Paying Homage to DDD

{Monday, April 23rd, 2007}

I’ve read Domain-Driven Design (DDD) a couple of times now and consider it the most influential book on the way I develop software. But I’ve yet to blog about it. It’s time to change that.

Firstly, serious developers and analysts simply must read this book. It’s the sort of book I’d demand be read if I owned a software organization, though (being generous) around half of the book is applicable to Analysts.

Before I read DDD the concept of a Domain Model was somewhat fuzzy, even after reading Patterns of Enterprise Application Architecture. So often I’d seen ‘Domain Models’ purely holding state. I’d joined teams late in the game that had developed ‘intelligent’ Domain Models, but how they got there was a mystery. Questions like:

  • Why had this domain concept become a class?
  • Why apply this pattern in the domain layer?
  • What direction are we headed with the domain model?

…the answers were never clear to me. Often one technician on the team had the answer, but I didn’t feel empowered with the knowledge to act without their consultation.

DDD hits home the importance of Domain Models and presents infinitely more information than development guidelines like ‘objects should have both state and behavior related to that state’. My most significant learning from it is an approach for distilling real world concepts into software, concepts that linger in the mind of domain experts but never crossed the divide. I won’t go into detail here, but the book presents the essence of distilling those concepts - unifying the language used across roles and, more generally, throughout the team.

It’s now a rare day when a team member’s ear won’t be ringing to the sound of me stressing the importance of modeling objects on domain principles, rather than abstract, somewhat related or technical ones. Analysts directly contribute to assembling simplified object models and are on the receiving end of questions like ‘does this concept have a name?’, ‘is there a general concept that encapsulates these things?’, ‘can we break this thing down, what do you think it’s composed of?’, ‘how would you identify each of these?’.

From a requirements perspective, it’s shifted my focus from understanding the requirements and acceptance criteria in isolation to understanding the core domain; the business of the users. According to the Kano Quality Model, customers are delighted when they discover new and useful features, stuff they wouldn’t expect to see. Immersion in the domain is key to having this capability.

From a development perspective, it’s given me techniques to aid modeling the domain in software. They focus on keeping the software simple and reducing translation time between the software and the domain. Again, I won’t spell out in detail what’s best covered by the book, but it is the kind of stuff you can start practicing immediately, the majority of it transcends languages and is bound to be relevant for many years.

The book also offers solid advice to leaders on effective team structures and subdividing teams and domains. This ground is probably less explored than other parts of the book but it’s no less important. From my experience it is used less, quite simply, because changes of that magnitude requires organizational clout that is difficult for a team to ascertain.

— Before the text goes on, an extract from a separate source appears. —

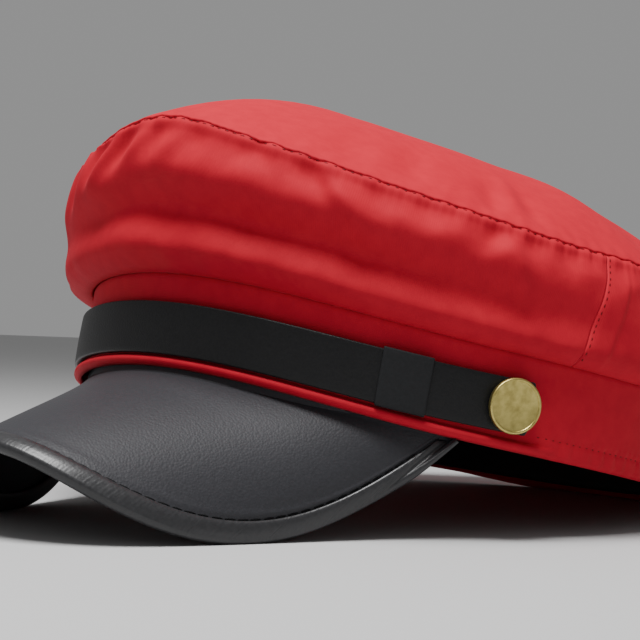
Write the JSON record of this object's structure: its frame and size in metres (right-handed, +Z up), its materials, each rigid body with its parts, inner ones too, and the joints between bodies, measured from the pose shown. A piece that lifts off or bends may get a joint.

Here’s a brief list of observations from my DDD experiences:

  • I find myself spending more time thinking, less time doing while at the same time being more productive
  • I’m more proactive in engaging analysts. Emotionally there’s less of a divide between developers and analysts
  • The code is more consistent and easier to navigate. You are less likely to be able identify the code of an individual
  • You fear changes to the code less
  • You strive to the understand the business’ problems more and focus less on simply producing software
  • Design discussions are welcomed and flow naturally, there’s often less friction
  • Breakthroughs, refactorings that significantly simply the implementation, come earlier rather than later

Credit where credit’s due; this book is quite simply an excellent geek read. For more info see Domain-Driven Design.